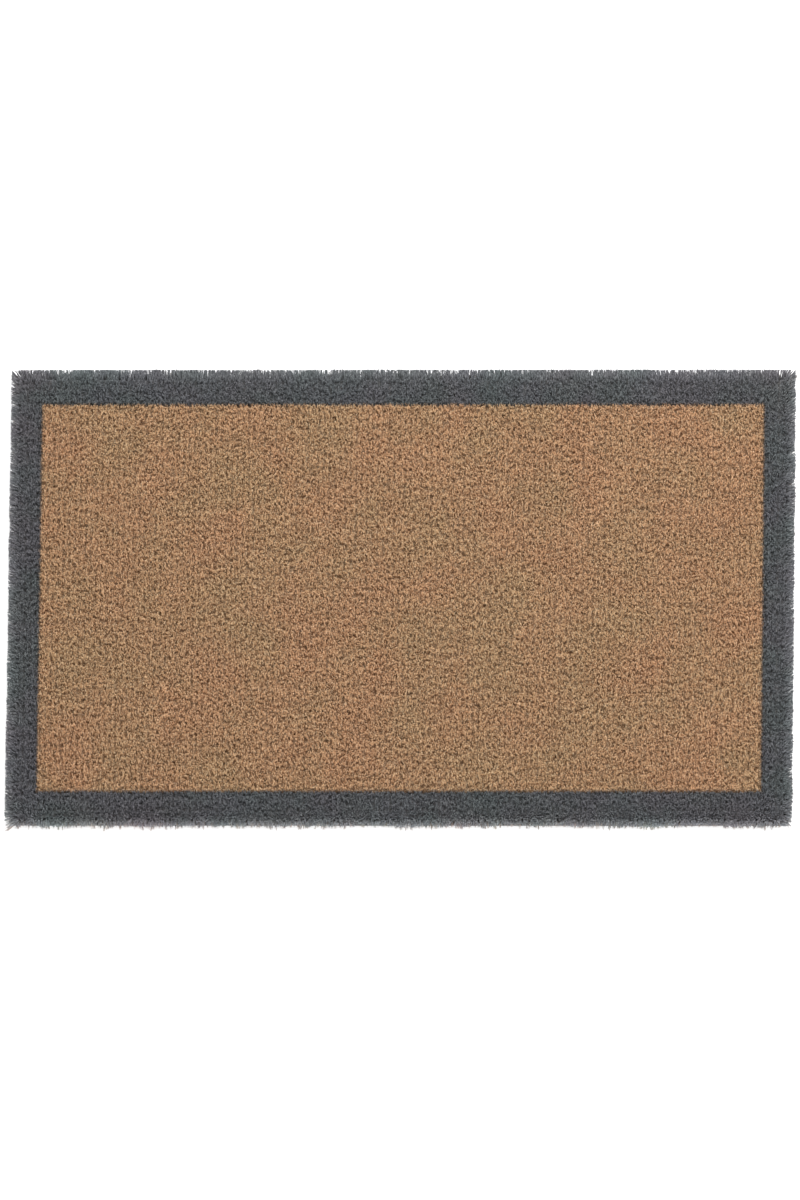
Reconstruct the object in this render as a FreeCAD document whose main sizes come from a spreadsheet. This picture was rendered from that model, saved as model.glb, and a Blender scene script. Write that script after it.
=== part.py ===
import FreeCAD, Part
import Sketcher
import os

# Door mat: a vinyl sheet with rows of cut coir tufts standing in it.
# Millimetres. X runs along the long side, Y from front to rear, Z up.
# The origin is the middle of the underside, where the mat lies on the floor.

Vector = FreeCAD.Vector

# Sizes set by hand, each one on its own.
DRIVING_SIZES = {
    "mat_length": 750.0,          # cut size along X
    "mat_depth": 450.0,           # cut size along Y
    "mat_thickness": 17.0,        # floor to the sheared tips
    "backing_thickness": 2.5,     # vinyl sheet
    "root_depth": 1.3,            # how far the tufts are set into the vinyl
    "root_width": 3.6,            # a row where it is held, measured along Y
    "row_pitch": 5.8,             # from one row of tufts to the next
    "crown_gap": 0.3,             # clearance between neighbouring tips
    "cut_margin": 0.8,            # least bare vinyl left around the pile by the cutter
    "side_border_width": 25.0,    # dyed border at the left and right, from the cut edge
    "end_border_width": 30.0,     # dyed border at the front and rear, from the cut edge
    "rows_per_strip": 2,          # rows handled together in the undyed field
}

# Sizes that follow from them. Each formula names only cells above it.
FOLLOWING_SIZES = {
    "row_length": "mat_length - 2 * cut_margin",
    "row_count": "floor((mat_depth - 2 * cut_margin) / row_pitch)",
    "first_row_y": "-(row_count - 1) * row_pitch / 2",
    "end_border_rows": "round(end_border_width / row_pitch)",
    "field_row_count": "row_count - 2 * end_border_rows",
    "first_field_row_y": "first_row_y + end_border_rows * row_pitch",
    "side_stub_length": "side_border_width - cut_margin",
    "side_stub_centre": "(row_length - side_stub_length) / 2",
    "field_row_length": "row_length - 2 * (side_stub_length + crown_gap)",
    "crown_width": "row_pitch - crown_gap",
    "root_floor": "backing_thickness - root_depth",
}


def fill_sheet(doc):
    """Write the sizes into a spreadsheet, one row of cells for each."""
    sheet = doc.addObject("Spreadsheet::Sheet", "Sizes")
    cells = {name: str(value) for name, value in DRIVING_SIZES.items()}
    cells.update({name: "=" + formula for name, formula in FOLLOWING_SIZES.items()})
    for line, (name, content) in enumerate(cells.items(), start=1):
        sheet.set(f"A{line}", name)
        sheet.set(f"B{line}", content)
        sheet.setAlias(f"B{line}", name)
        doc.recompute()
    return sheet


def origin_feature(body, role):
    """One of the body's own origin planes or axes."""
    return next(item for item in body.Origin.OriginFeatures if item.Role == role)


def new_body(doc, label):
    body = doc.addObject("PartDesign::Body", label)
    body.Label = label
    body.AllowCompound = True
    return body


def new_sketch(body, name, plane):
    sketch = body.newObject("Sketcher::SketchObject", name)
    sketch.AttachmentSupport = [(origin_feature(body, plane), "")]
    sketch.MapMode = "FlatFace"
    return sketch


def add_loop(sketch, corners):
    """Closed loop of straight lines through the corners, joined end to start."""
    count = len(corners)
    for start in range(count):
        line = Part.LineSegment(corners[start], corners[(start + 1) % count])
        sketch.addGeometry(line, False)
    for line in range(count):
        sketch.addConstraint(Sketcher.Constraint("Coincident", line, 2, (line + 1) % count, 1))


def add_size(sketch, kind, places, name, formula):
    """Driving dimension of the sketch, bound to the spreadsheet."""
    index = sketch.addConstraint(Sketcher.Constraint(kind, *places, 1.0))
    sketch.renameConstraint(index, name)
    sketch.setExpression(f"Constraints.{name}", formula)


def sketch_sheet_outline(body):
    """Rectangle of the cut size, centred on the origin."""
    sketch = new_sketch(body, "SheetOutline", "XY_Plane")
    corners = [Vector(-9, -5, 0), Vector(9, -5, 0), Vector(9, 5, 0), Vector(-9, 5, 0)]
    add_loop(sketch, corners)
    for kind, line in (("Horizontal", 0), ("Vertical", 1), ("Horizontal", 2), ("Vertical", 3)):
        sketch.addConstraint(Sketcher.Constraint(kind, line))
    sketch.addConstraint(Sketcher.Constraint("Symmetric", 0, 1, 1, 2, -1, 1))
    add_size(sketch, "DistanceX", (0, 1, 0, 2), "mat_length", "Sizes.mat_length")
    add_size(sketch, "DistanceY", (1, 1, 1, 2), "mat_depth", "Sizes.mat_depth")
    return sketch


def sketch_row_section(body, name):
    """Section of one row of tufts: narrow where it is held, wide at the sheared tips."""
    sketch = new_sketch(body, name, "YZ_Plane")
    corners = [Vector(-1, 1, 0), Vector(1, 1, 0), Vector(2, 9, 0), Vector(-2, 9, 0)]
    add_loop(sketch, corners)
    sketch.addConstraint(Sketcher.Constraint("Symmetric", 0, 1, 0, 2, -2))
    sketch.addConstraint(Sketcher.Constraint("Symmetric", 2, 1, 2, 2, -2))
    add_size(sketch, "DistanceX", (0, 1, 0, 2), "root_width", "Sizes.root_width")
    add_size(sketch, "DistanceX", (2, 2, 2, 1), "crown_width", "Sizes.crown_width")
    add_size(sketch, "DistanceY", (-1, 1, 0, 1), "root_floor", "Sizes.root_floor")
    add_size(sketch, "DistanceY", (-1, 1, 2, 1), "crown_level", "Sizes.mat_thickness")
    return sketch


def repeat_along_y(body, name, feature, count_formula):
    """Copies of a feature, one row pitch apart, towards the rear."""
    pattern = body.newObject("PartDesign::LinearPattern", name)
    pattern.Originals = [feature]
    pattern.Direction = (origin_feature(body, "Y_Axis"), [""])
    pattern.Mode = "Spacing"
    pattern.setExpression("Offset", "Sizes.row_pitch")
    pattern.setExpression("Occurrences", count_formula)
    body.Tip = pattern
    return pattern


def make_backing_sheet(doc):
    """Vinyl sheet with one groove for the roots of each row of tufts."""
    body = new_body(doc, "backing_sheet")
    sheet = body.newObject("PartDesign::Pad", "Sheet")
    sheet.Profile = sketch_sheet_outline(body)
    sheet.setExpression("Length", "Sizes.backing_thickness")
    doc.recompute()

    # The groove is cut with the row's own section, so the two meet face to face.
    section = sketch_row_section(body, "GrooveSection")
    section.setExpression("AttachmentOffset.Base.x", "Sizes.first_row_y")
    groove = body.newObject("PartDesign::Pocket", "RootGroove")
    groove.Profile = section
    groove.Midplane = True
    groove.setExpression("Length", "Sizes.row_length")
    repeat_along_y(body, "RootGrooves", groove, "Sizes.row_count")
    return body


def make_rows(doc, label, length_formula, centre_formula, first_y_formula, count_formula):
    """Rows of tufts side by side, each one a solid of its own."""
    body = new_body(doc, label)
    row = body.newObject("PartDesign::Pad", "Row")
    row.Profile = sketch_row_section(body, "RowSection")
    row.Midplane = True
    row.setExpression("Length", length_formula)
    repeat_along_y(body, "Rows", row, count_formula)
    body.setExpression("Placement.Base.x", centre_formula)
    body.setExpression("Placement.Base.y", first_y_formula)
    return body


def make_end_border(doc, side, index, first_row):
    """One full-width dyed row of the front or rear border, counted from the front."""
    first_y = f"Sizes.first_row_y + ({first_row}) * Sizes.row_pitch"
    label = f"{side}_border_row_{index + 1}"
    return make_rows(doc, label, "Sizes.row_length", "0", first_y, "1")


def make_side_border(doc, side, direction):
    """The dyed ends of all the field rows on one side."""
    centre = f"{direction} * Sizes.side_stub_centre"
    return make_rows(doc, f"{side}_border_rows", "Sizes.side_stub_length", centre,
                     "Sizes.first_field_row_y", "Sizes.field_row_count")


def make_field_strip(doc, index):
    """A few neighbouring undyed rows; the last strip takes the rows that are left."""
    first_y = f"Sizes.first_field_row_y + {index} * Sizes.rows_per_strip * Sizes.row_pitch"
    rows_left = f"Sizes.field_row_count - {index} * Sizes.rows_per_strip"
    return make_rows(doc, f"field_strip_{index + 1:02d}", "Sizes.field_row_length", "0",
                     first_y, f"min(Sizes.rows_per_strip; {rows_left})")


def failed_objects(doc):
    """Names of the objects that did not recompute."""
    return [item.Name for item in doc.Objects if {"Invalid", "Error"} & set(item.State)]


def check_sizes(sheet):
    """Stop if the sizes leave no room for a groove, a row or a field."""
    for name in ("root_floor", "crown_width", "side_stub_length", "field_row_length",
                 "field_row_count", "end_border_rows"):
        if sheet.get(name) <= 0:
            raise ValueError(f"{name} is {sheet.get(name)}")


def check_parts(doc, bodies, sheet):
    """Stop before anything is written if a piece failed or has the wrong volume."""
    failed = failed_objects(doc)
    if failed:
        raise RuntimeError(f"not recomputed: {failed}")
    for body in bodies:
        if body.Shape.isNull() or not body.Shape.isValid():
            raise RuntimeError(f"{body.Label} has no valid shape")

    # A groove that points the wrong way would leave the sheet's volume as it was.
    slope = (sheet.crown_width - sheet.root_width) / (sheet.mat_thickness - sheet.root_floor)
    mouth_width = sheet.root_width + slope * sheet.root_depth
    groove = (sheet.root_width + mouth_width) / 2 * sheet.root_depth * sheet.row_length
    slab = sheet.mat_length * sheet.mat_depth * sheet.backing_thickness
    expected = slab - groove * sheet.row_count
    if abs(bodies[0].Shape.Volume - expected) > expected * 1e-6:
        raise RuntimeError("the grooves are not all cut")


def main():
    doc = FreeCAD.newDocument("DoorMat")
    sheet = fill_sheet(doc)
    check_sizes(sheet)

    bodies = [make_backing_sheet(doc)]
    border_rows = int(sheet.end_border_rows)
    for index in range(border_rows):
        bodies.append(make_end_border(doc, "front", index, str(index)))
    for index in range(border_rows):
        first_row = f"Sizes.row_count - Sizes.end_border_rows + {index}"
        bodies.append(make_end_border(doc, "rear", index, first_row))
    bodies.append(make_side_border(doc, "left", -1))
    bodies.append(make_side_border(doc, "right", 1))
    strip_count = -(-int(sheet.field_row_count) // int(sheet.rows_per_strip))
    for index in range(strip_count):
        bodies.append(make_field_strip(doc, index))

    doc.recompute()
    check_parts(doc, bodies, sheet)
    os.makedirs("parts", exist_ok=True)
    for body in bodies:
        body.Shape.exportStep(os.path.join("parts", body.Label + ".step"))
    print(f"{len(bodies)} nodes, {int(sheet.row_count)} rows of tufts")


main()
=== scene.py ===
import math
import bpy
import numpy as np
from mathutils import Matrix, Vector


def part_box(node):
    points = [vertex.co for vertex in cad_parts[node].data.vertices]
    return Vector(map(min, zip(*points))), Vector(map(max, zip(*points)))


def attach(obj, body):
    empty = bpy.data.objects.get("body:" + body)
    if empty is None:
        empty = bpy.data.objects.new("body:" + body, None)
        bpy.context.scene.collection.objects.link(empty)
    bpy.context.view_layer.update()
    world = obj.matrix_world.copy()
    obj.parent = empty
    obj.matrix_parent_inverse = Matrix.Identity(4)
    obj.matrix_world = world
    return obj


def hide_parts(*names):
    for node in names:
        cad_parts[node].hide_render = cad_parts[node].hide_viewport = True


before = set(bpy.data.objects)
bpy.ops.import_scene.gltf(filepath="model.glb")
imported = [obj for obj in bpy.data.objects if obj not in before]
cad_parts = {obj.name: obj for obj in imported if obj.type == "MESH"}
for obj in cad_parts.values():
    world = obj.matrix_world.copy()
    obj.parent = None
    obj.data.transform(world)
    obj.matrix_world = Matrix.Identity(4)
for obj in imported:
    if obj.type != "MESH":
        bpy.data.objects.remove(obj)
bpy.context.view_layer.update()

# Door mat: coir tufts sheared level in a vinyl sheet, with a dyed border printed on the pile.
# Metres. X runs along the long side, Y from front to rear, Z up; the origin is under the middle.

mm = 0.001
scene = bpy.context.scene


# The lowest and highest corner of one CAD node.
def boxOf(node):
    low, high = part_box(node)
    return np.array(low), np.array(high)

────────

* [WHAT THE TASK ASKS]:
The string "Identity" may appear in lines of the listing above; tally those lines and give the number only.

* [REPLY TO THE EXERCISE]:
2